* [Set task]:
Return, exactly as written, the lines from the one containing "bpy.context.scene.collection.objects.link(empty)" through the one containing "cad_parts[node].hide_render = cad_parts[node].hide_viewport", with both ends included.

* [Records for the task]:
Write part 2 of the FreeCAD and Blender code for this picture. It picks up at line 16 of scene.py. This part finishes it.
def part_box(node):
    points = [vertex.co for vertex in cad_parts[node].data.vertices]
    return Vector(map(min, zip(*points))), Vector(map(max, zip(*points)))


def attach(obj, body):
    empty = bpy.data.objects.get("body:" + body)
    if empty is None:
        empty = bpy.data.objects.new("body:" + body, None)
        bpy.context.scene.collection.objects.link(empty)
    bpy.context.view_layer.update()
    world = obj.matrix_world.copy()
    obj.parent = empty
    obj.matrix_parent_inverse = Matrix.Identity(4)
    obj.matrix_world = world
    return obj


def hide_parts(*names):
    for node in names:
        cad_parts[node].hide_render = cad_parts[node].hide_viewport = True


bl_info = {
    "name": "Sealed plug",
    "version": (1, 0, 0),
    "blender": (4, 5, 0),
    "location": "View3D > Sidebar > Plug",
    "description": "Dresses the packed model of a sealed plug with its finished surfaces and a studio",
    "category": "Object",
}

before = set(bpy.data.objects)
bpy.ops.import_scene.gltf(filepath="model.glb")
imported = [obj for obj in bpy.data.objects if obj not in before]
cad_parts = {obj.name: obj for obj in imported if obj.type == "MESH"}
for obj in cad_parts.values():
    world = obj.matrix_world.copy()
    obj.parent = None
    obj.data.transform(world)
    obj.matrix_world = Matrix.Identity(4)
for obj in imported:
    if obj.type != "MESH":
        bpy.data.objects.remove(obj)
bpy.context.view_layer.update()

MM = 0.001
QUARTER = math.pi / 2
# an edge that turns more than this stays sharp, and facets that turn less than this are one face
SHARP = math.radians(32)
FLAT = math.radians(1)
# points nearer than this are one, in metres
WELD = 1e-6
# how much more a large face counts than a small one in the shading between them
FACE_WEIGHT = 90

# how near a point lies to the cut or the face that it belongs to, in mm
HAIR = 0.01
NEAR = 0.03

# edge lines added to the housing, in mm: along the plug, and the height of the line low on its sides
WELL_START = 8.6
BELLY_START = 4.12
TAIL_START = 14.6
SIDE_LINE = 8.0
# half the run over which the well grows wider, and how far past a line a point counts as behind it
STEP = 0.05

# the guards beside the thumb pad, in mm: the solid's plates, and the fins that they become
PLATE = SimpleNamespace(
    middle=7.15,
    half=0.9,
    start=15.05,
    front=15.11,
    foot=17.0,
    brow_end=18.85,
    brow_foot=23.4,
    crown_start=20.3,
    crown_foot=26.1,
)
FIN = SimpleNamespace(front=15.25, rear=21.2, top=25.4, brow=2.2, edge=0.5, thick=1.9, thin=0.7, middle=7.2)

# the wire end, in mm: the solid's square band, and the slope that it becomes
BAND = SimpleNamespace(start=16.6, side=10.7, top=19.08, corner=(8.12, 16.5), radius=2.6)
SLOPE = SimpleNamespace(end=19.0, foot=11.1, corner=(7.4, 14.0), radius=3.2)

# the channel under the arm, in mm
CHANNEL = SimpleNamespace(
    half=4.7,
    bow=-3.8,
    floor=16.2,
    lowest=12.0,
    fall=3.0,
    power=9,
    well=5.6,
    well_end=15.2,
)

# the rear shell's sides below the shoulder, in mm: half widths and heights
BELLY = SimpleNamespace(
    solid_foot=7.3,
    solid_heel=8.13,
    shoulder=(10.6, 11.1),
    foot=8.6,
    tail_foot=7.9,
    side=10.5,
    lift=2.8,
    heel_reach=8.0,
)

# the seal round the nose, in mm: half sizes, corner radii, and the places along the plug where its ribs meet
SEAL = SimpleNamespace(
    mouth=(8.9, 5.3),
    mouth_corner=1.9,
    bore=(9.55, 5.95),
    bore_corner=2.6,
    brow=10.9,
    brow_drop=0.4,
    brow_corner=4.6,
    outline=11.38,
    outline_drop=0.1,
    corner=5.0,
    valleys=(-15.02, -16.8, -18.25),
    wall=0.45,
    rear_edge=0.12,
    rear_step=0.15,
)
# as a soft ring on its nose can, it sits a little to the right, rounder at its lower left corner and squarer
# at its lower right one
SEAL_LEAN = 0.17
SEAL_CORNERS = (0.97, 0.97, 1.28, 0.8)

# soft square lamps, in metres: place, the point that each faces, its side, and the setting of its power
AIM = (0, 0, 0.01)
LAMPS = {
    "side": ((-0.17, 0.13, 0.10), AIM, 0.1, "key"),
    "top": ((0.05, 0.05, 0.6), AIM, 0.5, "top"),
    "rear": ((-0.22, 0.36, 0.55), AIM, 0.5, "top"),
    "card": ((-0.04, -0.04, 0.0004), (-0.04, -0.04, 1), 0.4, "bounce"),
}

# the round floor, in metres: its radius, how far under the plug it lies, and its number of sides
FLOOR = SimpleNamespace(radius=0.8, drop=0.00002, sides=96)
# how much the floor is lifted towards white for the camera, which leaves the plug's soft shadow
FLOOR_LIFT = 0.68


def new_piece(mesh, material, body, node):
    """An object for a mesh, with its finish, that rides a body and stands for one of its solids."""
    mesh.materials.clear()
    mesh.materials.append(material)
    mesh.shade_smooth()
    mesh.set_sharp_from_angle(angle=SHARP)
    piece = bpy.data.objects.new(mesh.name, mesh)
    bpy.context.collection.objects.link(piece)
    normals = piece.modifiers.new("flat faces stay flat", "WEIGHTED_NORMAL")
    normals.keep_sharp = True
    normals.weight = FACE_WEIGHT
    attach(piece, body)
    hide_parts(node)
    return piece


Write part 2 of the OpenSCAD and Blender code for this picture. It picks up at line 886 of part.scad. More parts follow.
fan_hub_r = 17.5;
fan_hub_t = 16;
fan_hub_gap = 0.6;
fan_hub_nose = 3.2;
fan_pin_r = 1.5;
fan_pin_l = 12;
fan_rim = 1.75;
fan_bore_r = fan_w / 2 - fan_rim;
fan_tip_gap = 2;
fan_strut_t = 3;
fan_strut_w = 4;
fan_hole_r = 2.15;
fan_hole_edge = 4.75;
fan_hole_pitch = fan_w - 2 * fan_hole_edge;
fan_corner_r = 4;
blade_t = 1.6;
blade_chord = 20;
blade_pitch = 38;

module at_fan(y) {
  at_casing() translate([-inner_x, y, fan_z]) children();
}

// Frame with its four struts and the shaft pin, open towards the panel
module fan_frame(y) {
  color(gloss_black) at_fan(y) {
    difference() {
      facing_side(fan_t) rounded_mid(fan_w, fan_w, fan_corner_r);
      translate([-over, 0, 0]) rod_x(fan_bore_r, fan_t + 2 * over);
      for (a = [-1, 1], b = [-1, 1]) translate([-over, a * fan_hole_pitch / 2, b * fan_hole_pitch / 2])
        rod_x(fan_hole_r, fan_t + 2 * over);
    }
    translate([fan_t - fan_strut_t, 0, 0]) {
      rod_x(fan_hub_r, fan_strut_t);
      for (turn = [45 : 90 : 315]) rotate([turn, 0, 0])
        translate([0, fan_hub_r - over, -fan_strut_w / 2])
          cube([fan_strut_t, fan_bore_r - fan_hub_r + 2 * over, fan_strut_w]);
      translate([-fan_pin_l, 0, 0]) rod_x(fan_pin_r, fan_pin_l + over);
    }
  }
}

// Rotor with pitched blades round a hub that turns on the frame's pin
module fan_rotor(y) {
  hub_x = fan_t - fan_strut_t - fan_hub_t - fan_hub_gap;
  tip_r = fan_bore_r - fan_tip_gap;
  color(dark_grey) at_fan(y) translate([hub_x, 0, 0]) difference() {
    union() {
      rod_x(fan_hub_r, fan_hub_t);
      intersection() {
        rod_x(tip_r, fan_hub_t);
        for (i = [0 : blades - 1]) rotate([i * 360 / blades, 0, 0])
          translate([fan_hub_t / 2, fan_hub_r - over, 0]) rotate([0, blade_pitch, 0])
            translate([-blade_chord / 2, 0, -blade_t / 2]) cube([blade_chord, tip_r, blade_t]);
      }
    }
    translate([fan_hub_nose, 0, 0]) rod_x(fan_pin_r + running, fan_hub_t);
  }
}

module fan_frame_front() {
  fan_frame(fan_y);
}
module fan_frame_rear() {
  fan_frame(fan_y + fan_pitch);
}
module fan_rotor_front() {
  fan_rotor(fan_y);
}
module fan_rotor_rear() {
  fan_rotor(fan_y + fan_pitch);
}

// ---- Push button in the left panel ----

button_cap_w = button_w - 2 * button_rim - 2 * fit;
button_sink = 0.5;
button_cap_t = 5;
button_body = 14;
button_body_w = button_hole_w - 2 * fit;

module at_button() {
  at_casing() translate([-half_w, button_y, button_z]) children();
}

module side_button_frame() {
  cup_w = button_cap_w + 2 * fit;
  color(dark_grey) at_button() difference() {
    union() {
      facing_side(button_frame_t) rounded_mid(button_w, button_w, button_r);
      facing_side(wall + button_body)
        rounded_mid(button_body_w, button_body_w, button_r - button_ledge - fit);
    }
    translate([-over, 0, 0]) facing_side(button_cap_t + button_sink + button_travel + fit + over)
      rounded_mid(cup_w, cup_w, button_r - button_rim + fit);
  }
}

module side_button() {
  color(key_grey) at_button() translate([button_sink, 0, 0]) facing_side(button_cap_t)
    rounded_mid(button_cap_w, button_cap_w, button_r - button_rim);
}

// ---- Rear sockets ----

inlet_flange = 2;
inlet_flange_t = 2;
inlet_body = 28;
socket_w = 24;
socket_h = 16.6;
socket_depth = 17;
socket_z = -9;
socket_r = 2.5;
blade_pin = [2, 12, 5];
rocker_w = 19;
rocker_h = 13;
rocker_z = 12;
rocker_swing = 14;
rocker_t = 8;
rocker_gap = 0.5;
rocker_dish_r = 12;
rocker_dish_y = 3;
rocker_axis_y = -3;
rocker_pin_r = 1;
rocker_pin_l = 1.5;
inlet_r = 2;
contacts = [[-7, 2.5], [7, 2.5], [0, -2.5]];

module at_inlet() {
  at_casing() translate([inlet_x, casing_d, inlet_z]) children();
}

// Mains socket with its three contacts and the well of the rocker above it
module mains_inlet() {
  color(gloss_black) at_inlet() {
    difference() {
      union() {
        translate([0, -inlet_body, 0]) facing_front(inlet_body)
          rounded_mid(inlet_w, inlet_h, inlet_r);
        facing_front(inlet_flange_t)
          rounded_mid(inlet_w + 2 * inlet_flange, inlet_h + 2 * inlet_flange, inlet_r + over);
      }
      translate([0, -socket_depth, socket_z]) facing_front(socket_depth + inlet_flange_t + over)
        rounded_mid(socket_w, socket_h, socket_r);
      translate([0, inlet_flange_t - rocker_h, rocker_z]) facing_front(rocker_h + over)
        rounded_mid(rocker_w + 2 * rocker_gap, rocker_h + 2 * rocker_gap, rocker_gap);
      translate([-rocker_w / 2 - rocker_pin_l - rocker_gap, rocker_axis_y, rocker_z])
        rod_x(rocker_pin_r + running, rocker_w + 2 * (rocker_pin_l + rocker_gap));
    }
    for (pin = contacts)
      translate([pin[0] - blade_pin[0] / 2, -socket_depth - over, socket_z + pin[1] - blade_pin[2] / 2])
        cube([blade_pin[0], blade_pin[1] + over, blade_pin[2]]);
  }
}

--

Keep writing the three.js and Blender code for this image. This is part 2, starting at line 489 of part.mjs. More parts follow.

* [Response to the exercise]:
        bpy.context.scene.collection.objects.link(empty)
    bpy.context.view_layer.update()
    world = obj.matrix_world.copy()
    obj.parent = empty
    obj.matrix_parent_inverse = Matrix.Identity(4)
    obj.matrix_world = world
    return obj


def hide_parts(*names):
    for node in names:
        cad_parts[node].hide_render = cad_parts[node].hide_viewport = True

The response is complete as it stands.